Required task> Write the records out again, precisely as they stand.

(Stored items from a collection)
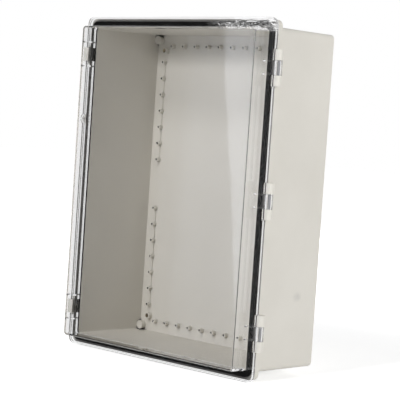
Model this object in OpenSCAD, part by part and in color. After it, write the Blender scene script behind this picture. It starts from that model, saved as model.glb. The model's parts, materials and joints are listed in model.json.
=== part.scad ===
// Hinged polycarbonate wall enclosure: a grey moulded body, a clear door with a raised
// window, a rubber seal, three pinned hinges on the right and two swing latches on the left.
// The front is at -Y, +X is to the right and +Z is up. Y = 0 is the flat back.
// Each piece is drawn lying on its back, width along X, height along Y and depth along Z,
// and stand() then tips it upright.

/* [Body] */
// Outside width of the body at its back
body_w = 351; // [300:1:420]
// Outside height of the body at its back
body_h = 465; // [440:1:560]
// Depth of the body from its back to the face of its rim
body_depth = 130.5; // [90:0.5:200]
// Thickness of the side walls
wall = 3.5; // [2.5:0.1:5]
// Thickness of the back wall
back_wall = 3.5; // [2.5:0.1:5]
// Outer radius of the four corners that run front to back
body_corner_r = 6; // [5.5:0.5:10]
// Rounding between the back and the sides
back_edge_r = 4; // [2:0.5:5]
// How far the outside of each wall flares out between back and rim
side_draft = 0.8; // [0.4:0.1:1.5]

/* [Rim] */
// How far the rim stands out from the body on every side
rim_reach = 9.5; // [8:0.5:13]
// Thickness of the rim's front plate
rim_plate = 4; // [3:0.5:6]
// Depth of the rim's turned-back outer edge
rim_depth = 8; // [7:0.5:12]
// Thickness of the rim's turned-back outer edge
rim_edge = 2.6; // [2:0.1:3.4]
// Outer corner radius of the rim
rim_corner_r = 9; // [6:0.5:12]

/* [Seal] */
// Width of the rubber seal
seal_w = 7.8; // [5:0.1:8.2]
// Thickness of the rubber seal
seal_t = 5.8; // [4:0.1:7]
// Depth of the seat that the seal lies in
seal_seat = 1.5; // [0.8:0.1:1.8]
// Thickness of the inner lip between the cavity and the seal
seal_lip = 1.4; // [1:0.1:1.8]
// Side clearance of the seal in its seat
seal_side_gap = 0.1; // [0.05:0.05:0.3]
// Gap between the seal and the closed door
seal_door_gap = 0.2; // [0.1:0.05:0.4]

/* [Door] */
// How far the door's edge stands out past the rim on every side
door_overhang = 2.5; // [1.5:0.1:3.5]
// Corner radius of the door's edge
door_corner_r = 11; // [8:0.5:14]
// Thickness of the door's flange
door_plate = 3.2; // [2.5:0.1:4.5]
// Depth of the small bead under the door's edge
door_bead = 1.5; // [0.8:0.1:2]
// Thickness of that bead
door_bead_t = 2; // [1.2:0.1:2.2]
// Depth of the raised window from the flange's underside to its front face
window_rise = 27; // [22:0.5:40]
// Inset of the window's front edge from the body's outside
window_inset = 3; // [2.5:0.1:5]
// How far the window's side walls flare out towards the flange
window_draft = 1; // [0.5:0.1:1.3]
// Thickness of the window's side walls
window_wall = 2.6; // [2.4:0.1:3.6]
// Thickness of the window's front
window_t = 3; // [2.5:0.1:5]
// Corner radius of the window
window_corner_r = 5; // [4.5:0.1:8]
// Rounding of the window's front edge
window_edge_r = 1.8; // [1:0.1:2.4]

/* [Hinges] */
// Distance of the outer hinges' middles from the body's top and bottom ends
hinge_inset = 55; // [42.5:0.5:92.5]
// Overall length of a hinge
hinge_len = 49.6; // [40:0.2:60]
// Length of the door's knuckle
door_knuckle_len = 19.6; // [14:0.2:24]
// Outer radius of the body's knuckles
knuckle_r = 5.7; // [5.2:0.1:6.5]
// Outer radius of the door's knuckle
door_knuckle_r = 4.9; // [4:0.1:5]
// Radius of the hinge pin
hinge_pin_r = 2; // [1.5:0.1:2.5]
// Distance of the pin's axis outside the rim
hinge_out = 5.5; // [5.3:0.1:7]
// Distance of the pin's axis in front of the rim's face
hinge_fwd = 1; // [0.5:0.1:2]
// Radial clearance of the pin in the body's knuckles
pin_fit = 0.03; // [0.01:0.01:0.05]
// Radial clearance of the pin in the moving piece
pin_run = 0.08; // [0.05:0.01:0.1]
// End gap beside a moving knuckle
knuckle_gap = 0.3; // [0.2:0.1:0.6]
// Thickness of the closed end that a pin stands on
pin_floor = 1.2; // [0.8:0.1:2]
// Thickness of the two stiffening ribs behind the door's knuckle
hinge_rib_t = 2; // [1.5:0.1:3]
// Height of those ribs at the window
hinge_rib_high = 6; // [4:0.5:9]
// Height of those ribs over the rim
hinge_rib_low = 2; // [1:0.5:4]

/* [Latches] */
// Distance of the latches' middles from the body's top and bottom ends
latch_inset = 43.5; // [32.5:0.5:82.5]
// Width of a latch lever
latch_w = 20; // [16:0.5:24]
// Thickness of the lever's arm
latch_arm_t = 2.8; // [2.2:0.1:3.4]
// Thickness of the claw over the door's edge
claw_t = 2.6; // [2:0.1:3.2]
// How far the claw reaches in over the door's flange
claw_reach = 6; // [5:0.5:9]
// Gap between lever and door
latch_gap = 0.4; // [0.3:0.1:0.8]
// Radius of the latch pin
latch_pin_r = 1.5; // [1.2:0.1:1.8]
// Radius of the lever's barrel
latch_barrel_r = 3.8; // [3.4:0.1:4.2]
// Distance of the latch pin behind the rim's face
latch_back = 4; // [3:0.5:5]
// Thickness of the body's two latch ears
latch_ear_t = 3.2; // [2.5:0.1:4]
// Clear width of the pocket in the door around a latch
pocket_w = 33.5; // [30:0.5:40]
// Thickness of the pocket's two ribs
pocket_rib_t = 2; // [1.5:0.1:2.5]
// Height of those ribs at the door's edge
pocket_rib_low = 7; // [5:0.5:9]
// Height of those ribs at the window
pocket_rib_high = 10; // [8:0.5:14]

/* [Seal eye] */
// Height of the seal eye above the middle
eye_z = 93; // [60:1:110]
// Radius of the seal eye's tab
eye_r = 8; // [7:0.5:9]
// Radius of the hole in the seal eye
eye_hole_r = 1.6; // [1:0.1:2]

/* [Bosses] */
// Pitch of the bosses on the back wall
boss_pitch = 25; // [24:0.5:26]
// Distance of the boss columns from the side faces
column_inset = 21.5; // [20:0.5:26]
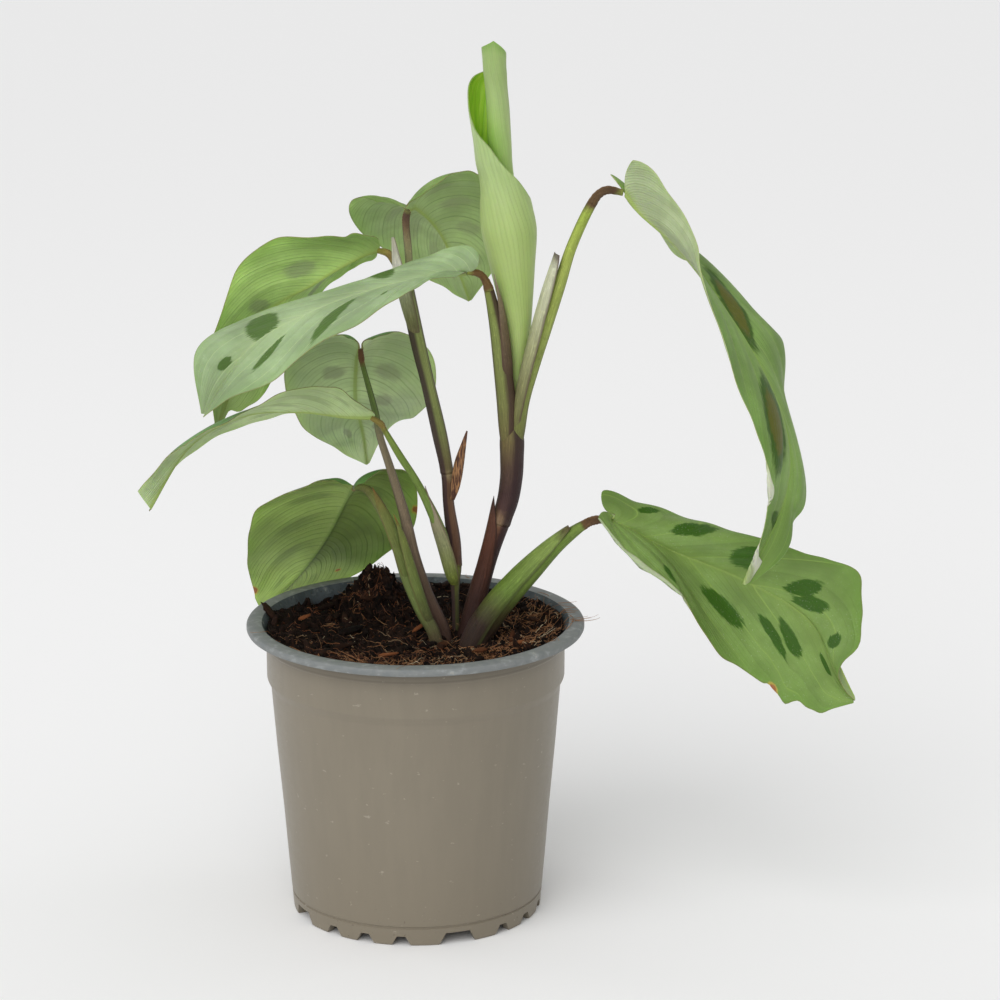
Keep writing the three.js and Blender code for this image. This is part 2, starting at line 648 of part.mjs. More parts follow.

Response below>
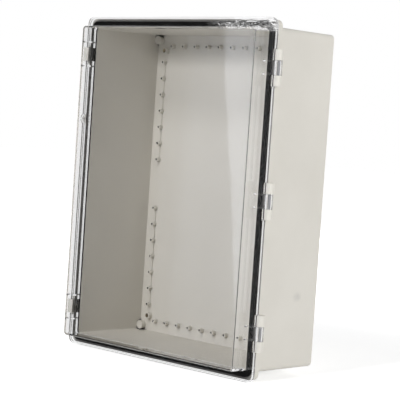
Model this object in OpenSCAD, part by part and in color. After it, write the Blender scene script behind this picture. It starts from that model, saved as model.glb. The model's parts, materials and joints are listed in model.json.
=== part.scad ===
// Hinged polycarbonate wall enclosure: a grey moulded body, a clear door with a raised
// window, a rubber seal, three pinned hinges on the right and two swing latches on the left.
// The front is at -Y, +X is to the right and +Z is up. Y = 0 is the flat back.
// Each piece is drawn lying on its back, width along X, height along Y and depth along Z,
// and stand() then tips it upright.

/* [Body] */
// Outside width of the body at its back
body_w = 351; // [300:1:420]
// Outside height of the body at its back
body_h = 465; // [440:1:560]
// Depth of the body from its back to the face of its rim
body_depth = 130.5; // [90:0.5:200]
// Thickness of the side walls
wall = 3.5; // [2.5:0.1:5]
// Thickness of the back wall
back_wall = 3.5; // [2.5:0.1:5]
// Outer radius of the four corners that run front to back
body_corner_r = 6; // [5.5:0.5:10]
// Rounding between the back and the sides
back_edge_r = 4; // [2:0.5:5]
// How far the outside of each wall flares out between back and rim
side_draft = 0.8; // [0.4:0.1:1.5]

/* [Rim] */
// How far the rim stands out from the body on every side
rim_reach = 9.5; // [8:0.5:13]
// Thickness of the rim's front plate
rim_plate = 4; // [3:0.5:6]
// Depth of the rim's turned-back outer edge
rim_depth = 8; // [7:0.5:12]
// Thickness of the rim's turned-back outer edge
rim_edge = 2.6; // [2:0.1:3.4]
// Outer corner radius of the rim
rim_corner_r = 9; // [6:0.5:12]

/* [Seal] */
// Width of the rubber seal
seal_w = 7.8; // [5:0.1:8.2]
// Thickness of the rubber seal
seal_t = 5.8; // [4:0.1:7]
// Depth of the seat that the seal lies in
seal_seat = 1.5; // [0.8:0.1:1.8]
// Thickness of the inner lip between the cavity and the seal
seal_lip = 1.4; // [1:0.1:1.8]
// Side clearance of the seal in its seat
seal_side_gap = 0.1; // [0.05:0.05:0.3]
// Gap between the seal and the closed door
seal_door_gap = 0.2; // [0.1:0.05:0.4]

/* [Door] */
// How far the door's edge stands out past the rim on every side
door_overhang = 2.5; // [1.5:0.1:3.5]
// Corner radius of the door's edge
door_corner_r = 11; // [8:0.5:14]
// Thickness of the door's flange
door_plate = 3.2; // [2.5:0.1:4.5]
// Depth of the small bead under the door's edge
door_bead = 1.5; // [0.8:0.1:2]
// Thickness of that bead
door_bead_t = 2; // [1.2:0.1:2.2]
// Depth of the raised window from the flange's underside to its front face
window_rise = 27; // [22:0.5:40]
// Inset of the window's front edge from the body's outside
window_inset = 3; // [2.5:0.1:5]
// How far the window's side walls flare out towards the flange
window_draft = 1; // [0.5:0.1:1.3]
// Thickness of the window's side walls
window_wall = 2.6; // [2.4:0.1:3.6]
// Thickness of the window's front
window_t = 3; // [2.5:0.1:5]
// Corner radius of the window
window_corner_r = 5; // [4.5:0.1:8]
// Rounding of the window's front edge
window_edge_r = 1.8; // [1:0.1:2.4]

/* [Hinges] */
// Distance of the outer hinges' middles from the body's top and bottom ends
hinge_inset = 55; // [42.5:0.5:92.5]
// Overall length of a hinge
hinge_len = 49.6; // [40:0.2:60]
// Length of the door's knuckle
door_knuckle_len = 19.6; // [14:0.2:24]
// Outer radius of the body's knuckles
knuckle_r = 5.7; // [5.2:0.1:6.5]
// Outer radius of the door's knuckle
door_knuckle_r = 4.9; // [4:0.1:5]
// Radius of the hinge pin
hinge_pin_r = 2; // [1.5:0.1:2.5]
// Distance of the pin's axis outside the rim
hinge_out = 5.5; // [5.3:0.1:7]
// Distance of the pin's axis in front of the rim's face
hinge_fwd = 1; // [0.5:0.1:2]
// Radial clearance of the pin in the body's knuckles
pin_fit = 0.03; // [0.01:0.01:0.05]
// Radial clearance of the pin in the moving piece
pin_run = 0.08; // [0.05:0.01:0.1]
// End gap beside a moving knuckle
knuckle_gap = 0.3; // [0.2:0.1:0.6]
// Thickness of the closed end that a pin stands on
pin_floor = 1.2; // [0.8:0.1:2]
// Thickness of the two stiffening ribs behind the door's knuckle
hinge_rib_t = 2; // [1.5:0.1:3]
// Height of those ribs at the window
hinge_rib_high = 6; // [4:0.5:9]
// Height of those ribs over the rim
hinge_rib_low = 2; // [1:0.5:4]

/* [Latches] */
// Distance of the latches' middles from the body's top and bottom ends
latch_inset = 43.5; // [32.5:0.5:82.5]
// Width of a latch lever
latch_w = 20; // [16:0.5:24]
// Thickness of the lever's arm
latch_arm_t = 2.8; // [2.2:0.1:3.4]
// Thickness of the claw over the door's edge
claw_t = 2.6; // [2:0.1:3.2]
// How far the claw reaches in over the door's flange
claw_reach = 6; // [5:0.5:9]
// Gap between lever and door
latch_gap = 0.4; // [0.3:0.1:0.8]
// Radius of the latch pin
latch_pin_r = 1.5; // [1.2:0.1:1.8]
// Radius of the lever's barrel
latch_barrel_r = 3.8; // [3.4:0.1:4.2]
// Distance of the latch pin behind the rim's face
latch_back = 4; // [3:0.5:5]
// Thickness of the body's two latch ears
latch_ear_t = 3.2; // [2.5:0.1:4]
// Clear width of the pocket in the door around a latch
pocket_w = 33.5; // [30:0.5:40]
// Thickness of the pocket's two ribs
pocket_rib_t = 2; // [1.5:0.1:2.5]
// Height of those ribs at the door's edge
pocket_rib_low = 7; // [5:0.5:9]
// Height of those ribs at the window
pocket_rib_high = 10; // [8:0.5:14]

/* [Seal eye] */
// Height of the seal eye above the middle
eye_z = 93; // [60:1:110]
// Radius of the seal eye's tab
eye_r = 8; // [7:0.5:9]
// Radius of the hole in the seal eye
eye_hole_r = 1.6; // [1:0.1:2]

/* [Bosses] */
// Pitch of the bosses on the back wall
boss_pitch = 25; // [24:0.5:26]
// Distance of the boss columns from the side faces
column_inset = 21.5; // [20:0.5:26]
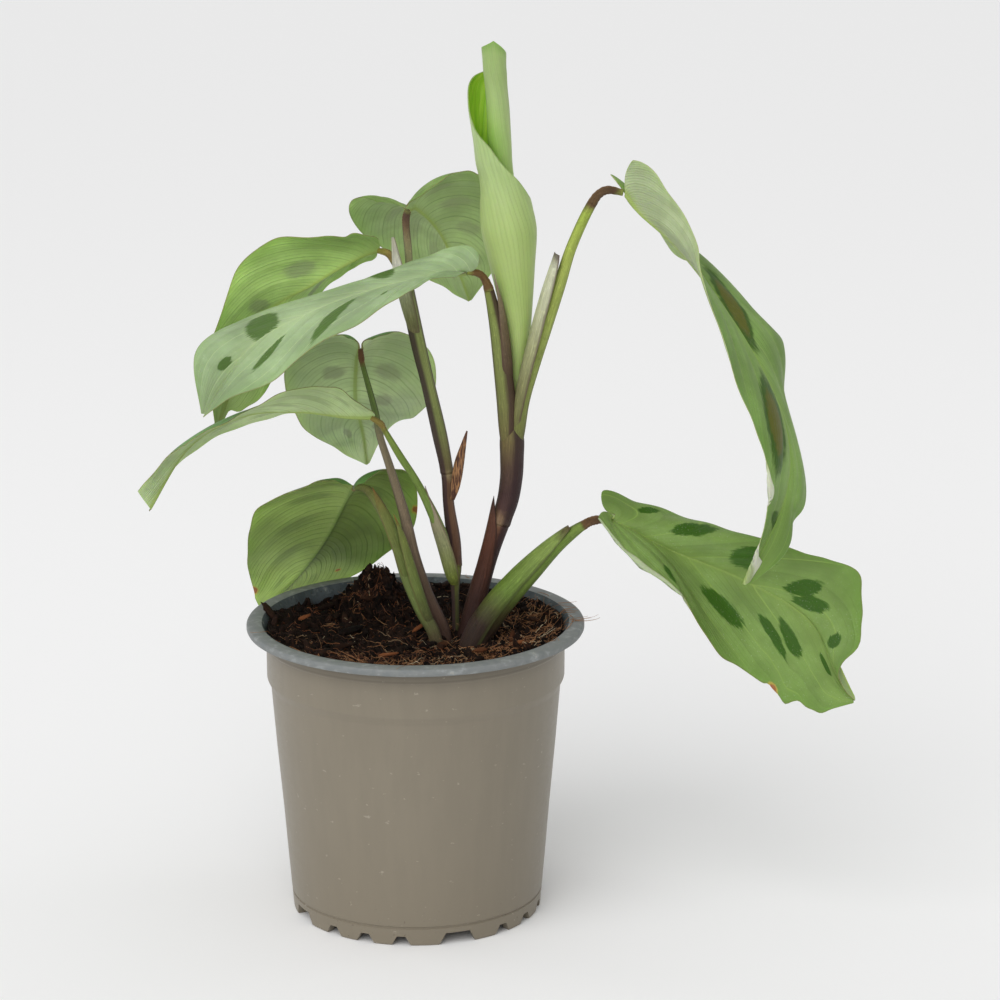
Keep writing the three.js and Blender code for this image. This is part 2, starting at line 648 of part.mjs. More parts follow.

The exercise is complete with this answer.